*Task objective*. Exactly the lines between the line containing "upper_clutch_disc();" and the line containing "low, high = Vector((1e9,)", together with those two lines, are to be output.

*Dataset excerpt*.
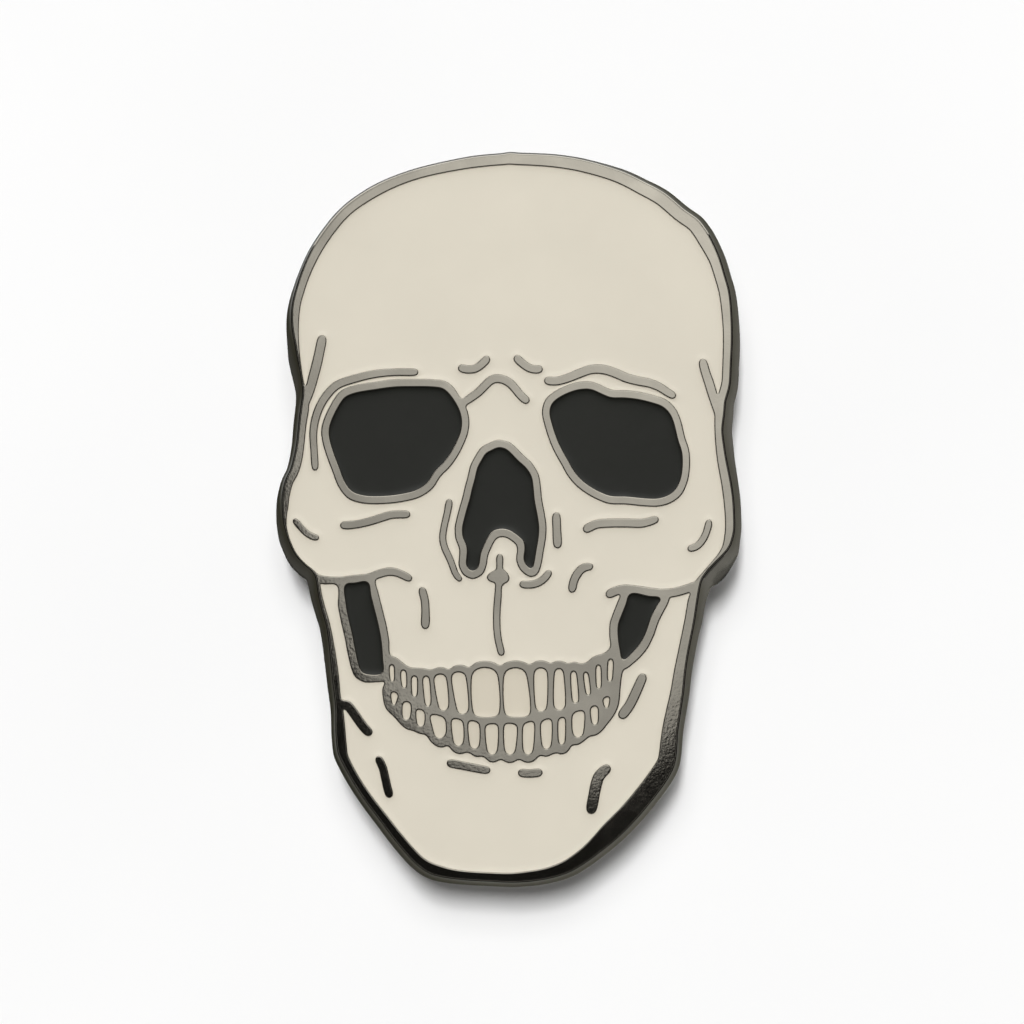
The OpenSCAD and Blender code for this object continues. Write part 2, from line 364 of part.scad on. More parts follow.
// ---- back hardware, drawn with its own z away from the plate's back ----
module behind(y) { translate([0, y, back_z]) rotate([180, 0, 0]) children(); }
module post() {
  color(steel) rotate_extrude($fn = 48)
    polygon([[0, 0], [pad_r - 0.06, 0], [pad_r, 0.06], [pad_r, pad_t - 0.08], [pad_r - 0.12, pad_t],
             [post_r + 0.25, pad_t], [post_r, pad_t + 0.12], [post_r, 3.72], [post_r - 0.12, 4.04],
             [post_r, 4.36], [post_r, post_len - 0.7], [post_r * 0.5, post_len - 0.12],
             [post_r * 0.2, post_len], [0, post_len]]);
}
module clutch_disc() {
  z1 = seat_gap + disc_t;
  color(steel) {
    rotate_extrude($fn = 96)
      polygon([[disc_bore_r, seat_gap + 0.05], [disc_bore_r + 0.05, seat_gap], [disc_r - 0.25, seat_gap],
               [disc_r - 0.07, seat_gap + 0.07], [disc_r, seat_gap + 0.25], [disc_r, z1 + 0.4],
               [disc_r - 0.07, z1 + 0.58], [disc_r - 0.25, z1 + 0.65], [disc_r - 0.45, z1 + 0.58],
               [disc_r - 0.52, z1 + 0.4], [disc_r - 0.45, z1 + 0.1], [disc_r - 0.6, z1],
               [disc_bore_r + 0.9, z1], [disc_bore_r + 0.75, z1 + 0.3], [disc_bore_r, z1 + 0.3]]);
    // lugs crimped over the spring base
    for (sx = [-1, 1]) for (sy = [-1, 1]) translate([sx * 2.2, sy * 2.6, 0]) {
      translate([-0.55, -0.15, z1 - 0.05]) cube([1.1, 0.3, leaf_t + 0.2]);
      translate([-0.55, sy > 0 ? -0.5 : -0.15, z1 + leaf_t]) cube([1.1, 0.65, 0.15]);
    }
  }
}
module clutch_spring_base() {
  z1 = seat_gap + disc_t;
  color(steel) {
    difference() {
      translate([-pivot_x - 0.25, -2.4, z1]) cube([2 * pivot_x + 0.5, 4.8, leaf_t]);
      translate([0, 0, z1 - 1]) cylinder(r = 1.9, h = 2, $fn = 64);
    }
    for (sx = [-1, 1]) translate([sx * pivot_x, 0, 0]) {
      for (sy = [-1, 1]) translate([0, sy * 2.15, 0]) {
        translate([-0.34, -0.25, z1 + leaf_t - 0.05]) cube([0.68, 0.5, pivot_z - z1 - leaf_t + 0.05]);
        translate([0, 0.25, pivot_z]) rotate([90, 0, 0]) cylinder(r = 0.34, h = 0.5, $fn = 32);
      }
      translate([0, 2.2, pivot_z]) rotate([90, 0, 0]) cylinder(r = pivot_r, h = 4.4, $fn = 32);
    }
  }
}
// one wing: a leaf that rises from its barrel, crosses the post and ends in a finger tab
module wing(path, plan) {
  difference() {
    union() {
      intersection() {
        translate([0, 3, 0]) rotate([90, 0, 0]) linear_extrude(6)
          polygon(line_outline([for (p = open_curve(path, 3)) [p[0], p[1], leaf_t]]));
        linear_extrude(back_z)
          polygon(concat(plan, [for (i = [len(plan) - 1:-1:0]) [plan[i][0], -plan[i][1]]]));
      }
      translate([pivot_x, 1.85, pivot_z]) rotate([90, 0, 0]) cylinder(r = pivot_r + 0.2, h = 3.7, $fn = 32);
    }
    translate([pivot_x, 3, pivot_z]) rotate([90, 0, 0]) cylinder(r = pivot_r + 0.06, h = 6, $fn = 32);
  }
}
// the lower-lying leaf has a window, whose near edge is its jaw
module wing_a() {
  color(steel) difference() {
    wing([[pivot_x, 2], [3.4, 2.04], [1.2, 2.68], [-1.2, 3.42], [-2.6, 3.88], [-3.15, 4.3], [-3.75, 5.1],
          [-4.55, 6.45], [-4.8, back_z - leaf_t / 2 + 0.05]],
         [[4.6, 1.84], [3.35, 1.84], [3.1, 2.3], [-3.3, 2.3], [-4.2, 2.15], [-4.65, 1.8], [-5.2, 1.2]]);
    translate([-2.6, -1.6, 0]) cube([2.6 + jaw_x, 3.2, 5]);
  }
}
// the other leaf is waisted to pass through that window, and has a slot for the post
module wing_b() {
  color(steel) rotate([0, 0, 180]) difference() {
    wing([[pivot_x, 2], [3.55, 2.1], [3.2, 2.38], [1.2, 3.05], [-1.2, 3.83], [-2.6, 4.28], [-3.15, 4.65],
          [-3.75, 5.35], [-4.55, 6.5], [-4.8, back_z - leaf_t / 2 + 0.05]],
         [[4.6, 1.84], [3.35, 1.84], [3.1, 2.3], [2.1, 2.3], [1.7, 1.35], [-0.75, 1.35], [-1.15, 2.3],
         [-3.3, 2.3],
          [-4.2, 2.15], [-4.65, 1.8], [-5.2, 1.2]]);
    translate([-1.3, -0.65, 0]) cube([1.3 + jaw_x, 1.3, 5]);
  }
}

module upper_post() { behind(post_top_y) post(); }
module lower_post() { behind(-post_low_y) post(); }
module upper_clutch_disc() { behind(post_top_y) clutch_disc(); }
module upper_clutch_spring_base() { behind(post_top_y) clutch_spring_base(); }
module upper_clutch_wing_a() { behind(post_top_y) wing_a(); }
module upper_clutch_wing_b() { behind(post_top_y) wing_b(); }
module lower_clutch_disc() { behind(-post_low_y) clutch_disc(); }
module lower_clutch_spring_base() { behind(-post_low_y) clutch_spring_base(); }
module lower_clutch_wing_a() { behind(-post_low_y) wing_a(); }
module lower_clutch_wing_b() { behind(-post_low_y) wing_b(); }

die_struck_plate();
enamel_cranium_face();
enamel_jaw();
enamel_eye_left();
enamel_eye_right();
enamel_nose();
enamel_gap_left();
enamel_gap_right();
upper_tooth(1);  // upper_tooth_enamel_01
upper_tooth(2);  // upper_tooth_enamel_02
upper_tooth(3);  // upper_tooth_enamel_03
upper_tooth(4);  // upper_tooth_enamel_04
upper_tooth(5);  // upper_tooth_enamel_05
upper_tooth(6);  // upper_tooth_enamel_06
upper_tooth(7);  // upper_tooth_enamel_07
upper_tooth(8);  // upper_tooth_enamel_08
upper_tooth(9);  // upper_tooth_enamel_09
upper_tooth(10);  // upper_tooth_enamel_10
upper_tooth(11);  // upper_tooth_enamel_11
upper_tooth(12);  // upper_tooth_enamel_12
upper_tooth(13);  // upper_tooth_enamel_13
upper_tooth(14);  // upper_tooth_enamel_14
lower_tooth(1);  // lower_tooth_enamel_01
lower_tooth(2);  // lower_tooth_enamel_02
lower_tooth(3);  // lower_tooth_enamel_03
lower_tooth(4);  // lower_tooth_enamel_04
lower_tooth(5);  // lower_tooth_enamel_05
lower_tooth(6);  // lower_tooth_enamel_06
lower_tooth(7);  // lower_tooth_enamel_07
lower_tooth(8);  // lower_tooth_enamel_08
lower_tooth(9);  // lower_tooth_enamel_09
lower_tooth(10);  // lower_tooth_enamel_10
lower_tooth(11);  // lower_tooth_enamel_11
lower_tooth(12);  // lower_tooth_enamel_12
lower_tooth(13);  // lower_tooth_enamel_13
lower_tooth(14);  // lower_tooth_enamel_14
upper_post();
lower_post();
upper_clutch_disc();
upper_clutch_spring_base();
upper_clutch_wing_a();
upper_clutch_wing_b();
lower_clutch_disc();
lower_clutch_spring_base();
lower_clutch_wing_a();
lower_clutch_wing_b();
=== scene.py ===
"""Soft-enamel skull pin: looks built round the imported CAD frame."""
import math

import bmesh
import bpy
import numpy as np
from mathutils import Matrix, Vector
from mathutils.geometry import delaunay_2d_cdt
from mathutils.kdtree import KDTree


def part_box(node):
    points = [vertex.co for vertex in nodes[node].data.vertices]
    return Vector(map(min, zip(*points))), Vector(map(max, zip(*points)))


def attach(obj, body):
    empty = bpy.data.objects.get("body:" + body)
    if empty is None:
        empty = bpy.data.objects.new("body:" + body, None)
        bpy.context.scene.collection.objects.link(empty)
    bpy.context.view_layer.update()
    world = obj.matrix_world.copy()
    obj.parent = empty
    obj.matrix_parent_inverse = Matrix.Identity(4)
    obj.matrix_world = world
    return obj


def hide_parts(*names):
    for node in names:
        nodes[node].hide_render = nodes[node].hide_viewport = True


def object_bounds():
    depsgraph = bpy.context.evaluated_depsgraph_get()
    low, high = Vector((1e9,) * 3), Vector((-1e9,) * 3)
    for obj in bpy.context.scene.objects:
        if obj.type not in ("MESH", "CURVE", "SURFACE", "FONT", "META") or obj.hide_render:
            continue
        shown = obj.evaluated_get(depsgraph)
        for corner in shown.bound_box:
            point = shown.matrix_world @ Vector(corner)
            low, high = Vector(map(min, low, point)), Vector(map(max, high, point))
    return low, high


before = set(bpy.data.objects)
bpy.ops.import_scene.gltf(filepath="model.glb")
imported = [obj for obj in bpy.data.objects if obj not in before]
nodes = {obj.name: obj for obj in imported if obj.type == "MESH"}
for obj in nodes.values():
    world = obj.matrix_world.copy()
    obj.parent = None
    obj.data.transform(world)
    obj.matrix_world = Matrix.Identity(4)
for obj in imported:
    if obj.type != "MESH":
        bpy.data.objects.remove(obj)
bpy.context.view_layer.update()
cad_low, cad_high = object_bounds()

MM = 0.001                 # mesh work is done in millimetres and stored in metres
PLATE = "die_struck_plate"
BIG_CREAM = ("enamel_cranium_face", "enamel_jaw")
TOP_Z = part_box(PLATE)[1].z / MM
BACK_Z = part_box(PLATE)[0].z / MM
ENAMEL_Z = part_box("enamel_jaw")[1].z / MM
FLOOR_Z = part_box("enamel_jaw")[0].z / MM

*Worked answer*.
upper_clutch_disc();
upper_clutch_spring_base();
upper_clutch_wing_a();
upper_clutch_wing_b();
lower_clutch_disc();
lower_clutch_spring_base();
lower_clutch_wing_a();
lower_clutch_wing_b();
=== scene.py ===
"""Soft-enamel skull pin: looks built round the imported CAD frame."""
import math

import bmesh
import bpy
import numpy as np
from mathutils import Matrix, Vector
from mathutils.geometry import delaunay_2d_cdt
from mathutils.kdtree import KDTree


def part_box(node):
    points = [vertex.co for vertex in nodes[node].data.vertices]
    return Vector(map(min, zip(*points))), Vector(map(max, zip(*points)))


def attach(obj, body):
    empty = bpy.data.objects.get("body:" + body)
    if empty is None:
        empty = bpy.data.objects.new("body:" + body, None)
        bpy.context.scene.collection.objects.link(empty)
    bpy.context.view_layer.update()
    world = obj.matrix_world.copy()
    obj.parent = empty
    obj.matrix_parent_inverse = Matrix.Identity(4)
    obj.matrix_world = world
    return obj


def hide_parts(*names):
    for node in names:
        nodes[node].hide_render = nodes[node].hide_viewport = True


def object_bounds():
    depsgraph = bpy.context.evaluated_depsgraph_get()
    low, high = Vector((1e9,) * 3), Vector((-1e9,) * 3)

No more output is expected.